The Japan Sport Council (JSC) have outlined their ambitions here to help aid the development of some of the world's poorest countries as part of their Sport For Tomorrow programme.
The three-step initiative, first officially presented at the International Olympic Committee (IOC) Session in Buenos Aires in 2013 as part of Tokyo's successful bid to host the 2020 Olympics and Paralympics, was exhibited in Africa for the first time at the Africa International Sports Convention (CISA).
The project will see Japanese delegates assist with sporting events in various different countries, as well as dispatching sports instructors as part of their volunteer scheme.
"The city of Tokyo is committed to promoting the Olympic and Paralympic Movement across some of the world's poorest countries," Sport for Tomorrow project manager Toshiyuki Okeya said.
"We can always develop more from taking advice from the outside.
"We are looking at working with as many countries as possible and we aim to reach more than 10 million people in the build-up to Tokyo 2020."
Sport for Tomorrow also includes a commitment to anti-doping, called "Play True 2020", which comprises several different strategies, such as social science research and developing a larger anti-doping network to promote sporting integrity.

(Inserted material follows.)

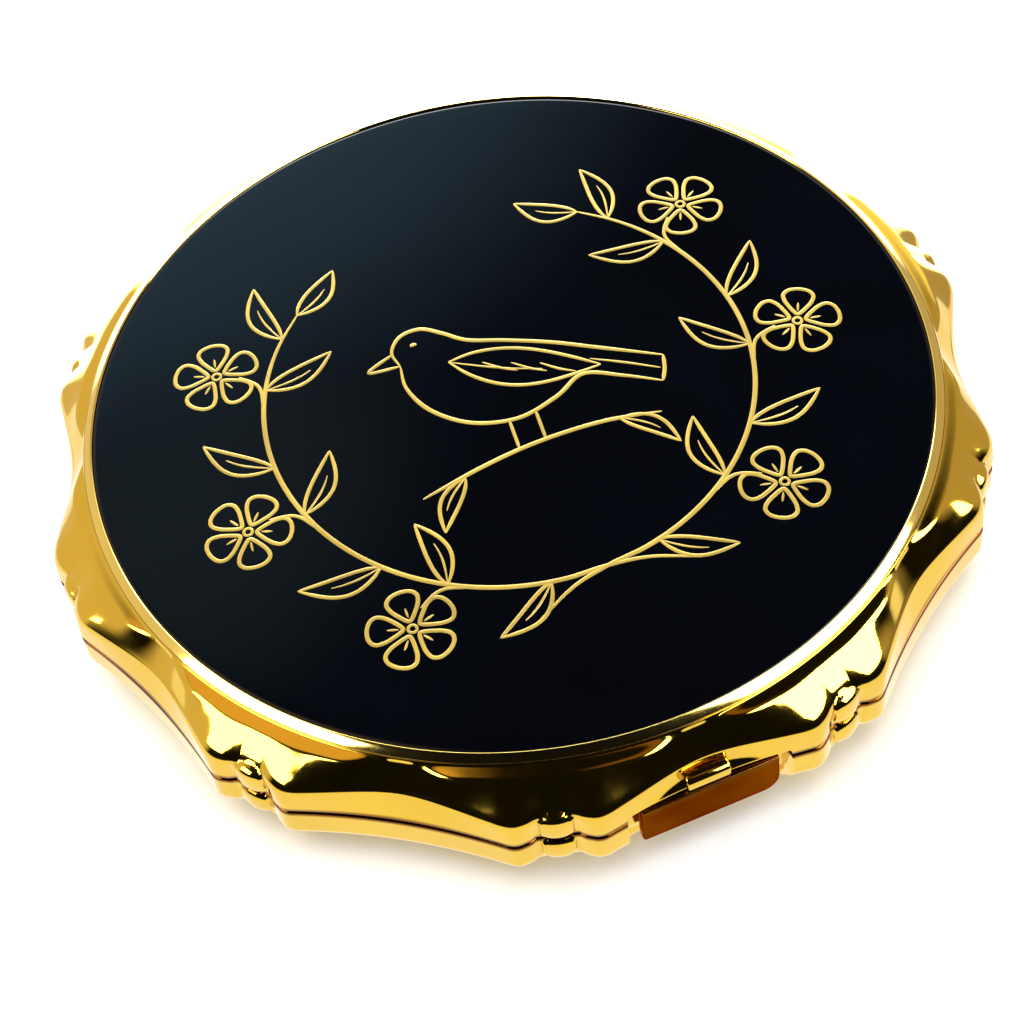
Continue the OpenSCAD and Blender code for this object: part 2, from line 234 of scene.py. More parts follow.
class Shader:
    """A small builder round one material's nodes."""

    def __init__(self, name: str) -> None:
        """Starts a material with only a Principled shader and its output."""
        self.material = bpy.data.materials.new(name)
        self.material.use_nodes = True
        self.tree = self.material.node_tree
        self.tree.nodes.clear()
        self.principled = self.add("ShaderNodeBsdfPrincipled")
        output = self.add("ShaderNodeOutputMaterial")
        self.join(self.principled.outputs["BSDF"], output.inputs["Surface"])

    def add(self, kind: str, **values: object) -> Node:
        """Adds a node; a value goes to the attribute of that name or else to the input socket."""
        node = self.tree.nodes.new(kind)
        for key, value in values.items():
            if hasattr(node, key):
                setattr(node, key, value)
            else:
                node.inputs[key.replace("_", " ")].default_value = value
        return node

    def join(self, source: bpy.types.NodeSocket, target: bpy.types.NodeSocket) -> None:
        """Links two sockets."""
        self.tree.links.new(source, target)

    def set(self, **values: object) -> None:
        """Sets uniform values straight on the shader's own sockets."""
        for key, value in values.items():
            self.principled.inputs[key.replace("_", " ")].default_value = value

    def place(self, scale: Sequence[float] = (1.0, 1.0, 1.0)) -> bpy.types.NodeSocket:
        """Object coordinates, scaled."""
        coordinates = self.add("ShaderNodeTexCoord")
        mapping = self.add("ShaderNodeMapping")
        mapping.inputs["Scale"].default_value = scale
        self.join(coordinates.outputs["Object"], mapping.inputs["Vector"])
        return mapping.outputs["Vector"]

    def noise(self, place: bpy.types.NodeSocket, scale: float, detail: float = 2.0, roughness: float = 0.5) -> Node:
        """A noise texture on the given coordinates."""
        node = self.add("ShaderNodeTexNoise")
        node.inputs["Scale"].default_value = scale
        node.inputs["Detail"].default_value = detail
        node.inputs["Roughness"].default_value = roughness
        self.join(place, node.inputs["Vector"])
        return node

    def spread(self, source: bpy.types.NodeSocket, low: float, high: float) -> bpy.types.NodeSocket:
        """Maps 0..1 to low..high."""
        node = self.add("ShaderNodeMapRange")
        node.inputs["To Min"].default_value = low
        node.inputs["To Max"].default_value = high
        self.join(source, node.inputs["Value"])
        return node.outputs["Result"]

    def tint(self, source: bpy.types.NodeSocket, dark: Sequence[float], light: Sequence[float]) -> None:
        """Colours the surface between two tones by a pattern."""
        ramp = self.add("ShaderNodeValToRGB")
        ramp.color_ramp.elements[0].position = 0.25
        ramp.color_ramp.elements[1].position = 0.75
        ramp.color_ramp.elements[0].color = (*dark, 1.0)
        ramp.color_ramp.elements[1].color = (*light, 1.0)
        self.join(source, ramp.inputs["Fac"])
        self.join(ramp.outputs["Color"], self.principled.inputs["Base Color"])

    def paint_seam_shade(self, middle: float, core: float, fade: float, dark: Sequence[float]) -> None:
        """Paints shade into the base colour in a level band, where the gap between the lid and the case falls in
        shade.

        Args:
            middle: height of the band in millimetres.
            core: half height that is fully dark.
            fade: half height at which the dark has gone.
            dark: the colour of the painted shade.
        """
        coordinates = self.add("ShaderNodeTexCoord")
        split = self.add("ShaderNodeSeparateXYZ")
        self.join(coordinates.outputs["Object"], split.inputs["Vector"])
        offset = self.add("ShaderNodeMath", operation="SUBTRACT")
        offset.inputs[1].default_value = middle * MM
        self.join(split.outputs["Z"], offset.inputs[0])
        size = self.add("ShaderNodeMath", operation="ABSOLUTE")
        self.join(offset.outputs["Value"], size.inputs[0])
        fade_in = self.add("ShaderNodeMapRange", interpolation_type="SMOOTHSTEP")
        fade_in.inputs["From Min"].default_value = core * MM
        fade_in.inputs["From Max"].default_value = fade * MM
        self.join(size.outputs["Value"], fade_in.inputs["Value"])
        mix = self.add("ShaderNodeMix", data_type="RGBA")
        mix.inputs[6].default_value = (*dark, 1.0)
        clean = self.principled.inputs["Base Color"].links[0].from_socket
        self.join(fade_in.outputs["Result"], mix.inputs[0])
        self.join(clean, mix.inputs[7])
        self.join(mix.outputs[2], self.principled.inputs["Base Color"])

    def bump(self, source: bpy.types.NodeSocket, strength: float, distance_mm: float) -> None:
        """Raises the surface by a pattern, chained after any bump made before."""
        node = self.add("ShaderNodeBump")
        node.inputs["Strength"].default_value = strength
        node.inputs["Distance"].default_value = distance_mm * MM
        self.join(source, node.inputs["Height"])
        links = self.principled.inputs["Normal"].links
        if links:
            self.join(links[0].from_socket, node.inputs["Normal"])
        self.join(node.outputs["Normal"], self.principled.inputs["Normal"])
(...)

Another feature of the programme incorporates the Academy for Tomorrow's Leaders in sport, allowing people who are fluent in English, and who have completed four years at university, to undertake a course in Olympic education if they wish to embark on a career in sports administration.
As well as developing future leaders of sport not just in Japan but across the world, the Japan Sport Council are providing assistance in developing school sport in their nation by holding "undokai" events, where schools are given the day to compete in different sporting disciplines.
Okeya also revealed that they are looking to hold workshops for the media in the build-up to Tokyo 2020.